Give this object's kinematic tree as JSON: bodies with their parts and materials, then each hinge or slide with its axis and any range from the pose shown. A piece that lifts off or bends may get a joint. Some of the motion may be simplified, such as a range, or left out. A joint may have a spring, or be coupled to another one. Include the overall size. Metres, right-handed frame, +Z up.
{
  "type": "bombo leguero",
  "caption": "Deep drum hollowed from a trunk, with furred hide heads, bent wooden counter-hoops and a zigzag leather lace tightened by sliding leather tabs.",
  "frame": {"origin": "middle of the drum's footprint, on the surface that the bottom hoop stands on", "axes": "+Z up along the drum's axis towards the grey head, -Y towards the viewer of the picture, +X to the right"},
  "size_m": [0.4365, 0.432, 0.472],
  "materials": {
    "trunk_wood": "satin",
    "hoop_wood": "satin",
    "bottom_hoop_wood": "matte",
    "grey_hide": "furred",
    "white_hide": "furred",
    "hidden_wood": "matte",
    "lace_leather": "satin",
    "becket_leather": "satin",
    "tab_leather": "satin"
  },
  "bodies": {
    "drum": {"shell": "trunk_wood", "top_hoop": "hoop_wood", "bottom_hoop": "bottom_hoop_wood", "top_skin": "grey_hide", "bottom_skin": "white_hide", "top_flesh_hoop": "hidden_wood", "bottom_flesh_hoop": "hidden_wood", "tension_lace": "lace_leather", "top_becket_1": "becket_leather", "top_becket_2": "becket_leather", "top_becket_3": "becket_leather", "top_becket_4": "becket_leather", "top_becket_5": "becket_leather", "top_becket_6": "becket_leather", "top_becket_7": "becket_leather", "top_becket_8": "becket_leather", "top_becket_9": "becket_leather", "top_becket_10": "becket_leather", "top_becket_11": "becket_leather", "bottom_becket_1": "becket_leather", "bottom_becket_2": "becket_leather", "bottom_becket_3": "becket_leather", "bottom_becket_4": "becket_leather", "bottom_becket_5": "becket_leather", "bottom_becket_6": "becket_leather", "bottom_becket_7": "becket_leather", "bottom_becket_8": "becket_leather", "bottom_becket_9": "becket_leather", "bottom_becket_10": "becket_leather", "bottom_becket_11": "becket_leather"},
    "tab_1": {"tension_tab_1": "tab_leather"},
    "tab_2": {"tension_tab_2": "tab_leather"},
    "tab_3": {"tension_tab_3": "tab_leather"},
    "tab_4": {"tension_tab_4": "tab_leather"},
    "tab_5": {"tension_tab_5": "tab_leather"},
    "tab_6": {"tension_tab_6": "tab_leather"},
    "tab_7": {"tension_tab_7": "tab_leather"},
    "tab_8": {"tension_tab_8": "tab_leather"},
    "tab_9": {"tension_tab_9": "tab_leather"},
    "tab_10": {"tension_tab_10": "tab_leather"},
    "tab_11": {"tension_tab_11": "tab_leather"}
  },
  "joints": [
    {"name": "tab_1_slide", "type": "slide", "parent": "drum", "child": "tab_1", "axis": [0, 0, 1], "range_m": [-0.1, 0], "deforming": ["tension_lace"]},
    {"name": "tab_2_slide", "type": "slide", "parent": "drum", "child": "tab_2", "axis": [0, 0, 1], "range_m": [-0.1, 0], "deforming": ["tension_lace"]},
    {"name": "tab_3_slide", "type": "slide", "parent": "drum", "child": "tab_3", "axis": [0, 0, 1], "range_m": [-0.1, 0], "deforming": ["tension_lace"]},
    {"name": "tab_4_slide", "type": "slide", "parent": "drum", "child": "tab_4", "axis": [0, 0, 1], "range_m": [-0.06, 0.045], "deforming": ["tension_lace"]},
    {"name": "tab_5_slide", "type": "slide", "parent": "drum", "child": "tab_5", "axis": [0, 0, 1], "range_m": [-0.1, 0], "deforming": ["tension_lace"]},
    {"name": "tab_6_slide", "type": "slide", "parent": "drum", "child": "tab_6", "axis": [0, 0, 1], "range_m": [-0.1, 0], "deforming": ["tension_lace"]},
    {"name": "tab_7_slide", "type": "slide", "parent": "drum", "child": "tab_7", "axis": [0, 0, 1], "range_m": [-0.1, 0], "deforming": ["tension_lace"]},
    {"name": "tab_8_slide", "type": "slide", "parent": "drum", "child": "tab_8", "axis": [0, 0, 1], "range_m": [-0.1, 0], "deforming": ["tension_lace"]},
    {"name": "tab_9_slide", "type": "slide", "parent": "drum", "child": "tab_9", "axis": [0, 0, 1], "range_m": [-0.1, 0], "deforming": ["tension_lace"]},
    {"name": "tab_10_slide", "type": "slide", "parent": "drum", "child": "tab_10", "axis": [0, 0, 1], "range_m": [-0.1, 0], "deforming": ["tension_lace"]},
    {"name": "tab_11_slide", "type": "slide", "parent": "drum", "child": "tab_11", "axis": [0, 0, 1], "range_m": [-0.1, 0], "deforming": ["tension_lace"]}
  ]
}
==
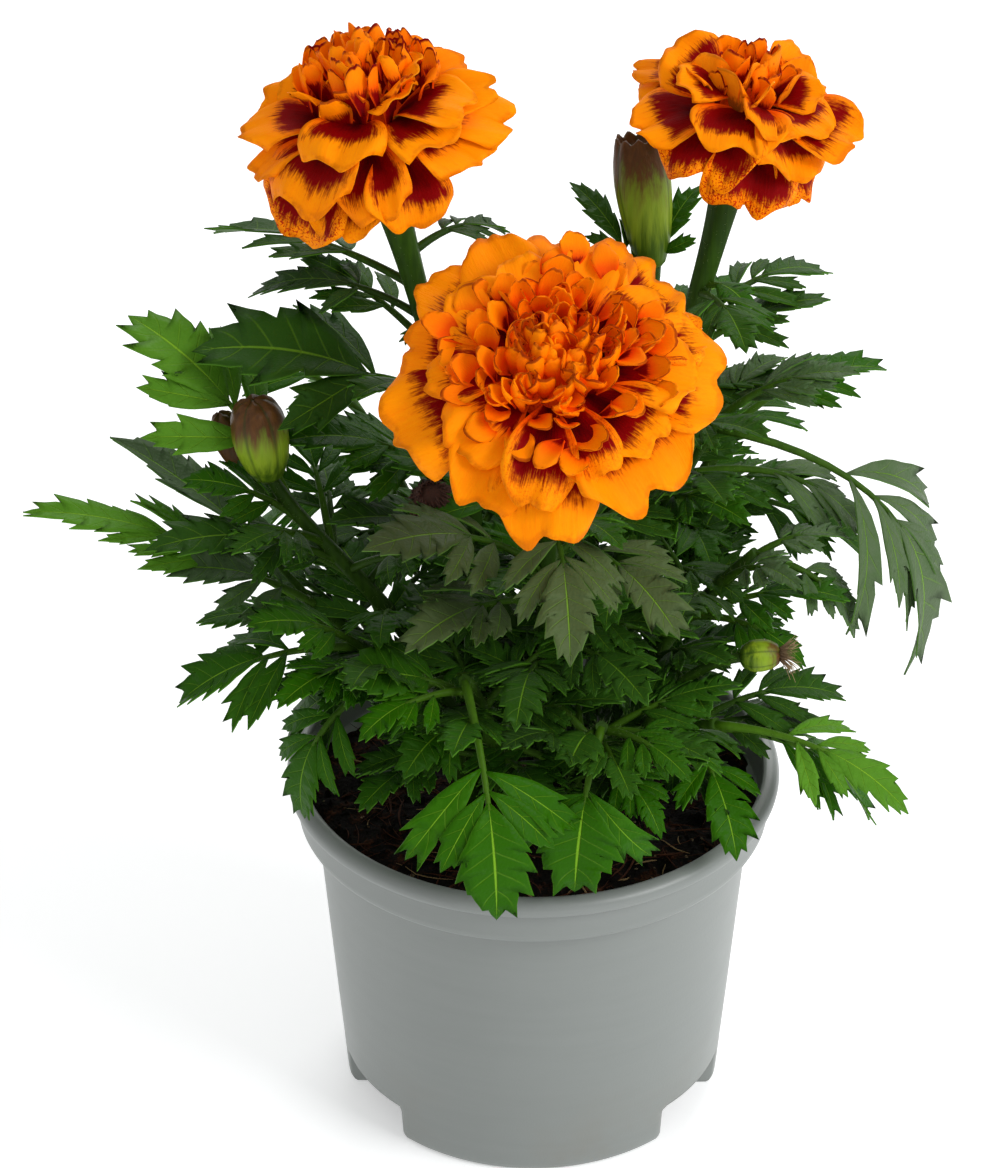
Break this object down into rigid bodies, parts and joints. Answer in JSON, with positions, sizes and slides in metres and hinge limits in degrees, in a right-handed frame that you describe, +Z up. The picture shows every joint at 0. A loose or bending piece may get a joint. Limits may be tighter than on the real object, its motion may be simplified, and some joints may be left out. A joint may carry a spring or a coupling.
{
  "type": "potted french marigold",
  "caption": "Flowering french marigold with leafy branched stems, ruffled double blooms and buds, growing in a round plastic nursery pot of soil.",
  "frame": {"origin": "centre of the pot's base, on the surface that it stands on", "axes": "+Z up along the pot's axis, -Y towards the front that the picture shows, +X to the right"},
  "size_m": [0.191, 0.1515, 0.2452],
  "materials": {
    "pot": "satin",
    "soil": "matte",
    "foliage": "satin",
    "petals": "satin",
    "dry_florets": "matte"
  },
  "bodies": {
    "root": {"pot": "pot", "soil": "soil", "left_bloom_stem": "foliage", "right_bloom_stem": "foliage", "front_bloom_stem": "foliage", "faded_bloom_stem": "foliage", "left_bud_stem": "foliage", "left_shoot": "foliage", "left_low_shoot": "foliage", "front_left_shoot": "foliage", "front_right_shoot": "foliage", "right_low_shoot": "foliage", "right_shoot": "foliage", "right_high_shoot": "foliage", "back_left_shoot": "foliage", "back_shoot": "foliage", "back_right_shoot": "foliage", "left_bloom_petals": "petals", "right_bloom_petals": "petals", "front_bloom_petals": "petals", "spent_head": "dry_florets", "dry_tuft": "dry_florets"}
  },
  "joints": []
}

● **Problem requirements**:
Find every line in the records above that holds the word "parts", and copy each one.

● **Answer**:
Give this object's kinematic tree as JSON: bodies with their parts and materials, then each hinge or slide with its axis and any range from the pose shown. A piece that lifts off or bends may get a joint. Some of the motion may be simplified, such as a range, or left out. A joint may have a spring, or be coupled to another one. Include the overall size. Metres, right-handed frame, +Z up.
Break this object down into rigid bodies, parts and joints. Answer in JSON, with positions, sizes and slides in metres and hinge limits in degrees, in a right-handed frame that you describe, +Z up. The picture shows every joint at 0. A loose or bending piece may get a joint. Limits may be tighter than on the real object, its motion may be simplified, and some joints may be left out. A joint may carry a spring or a coupling.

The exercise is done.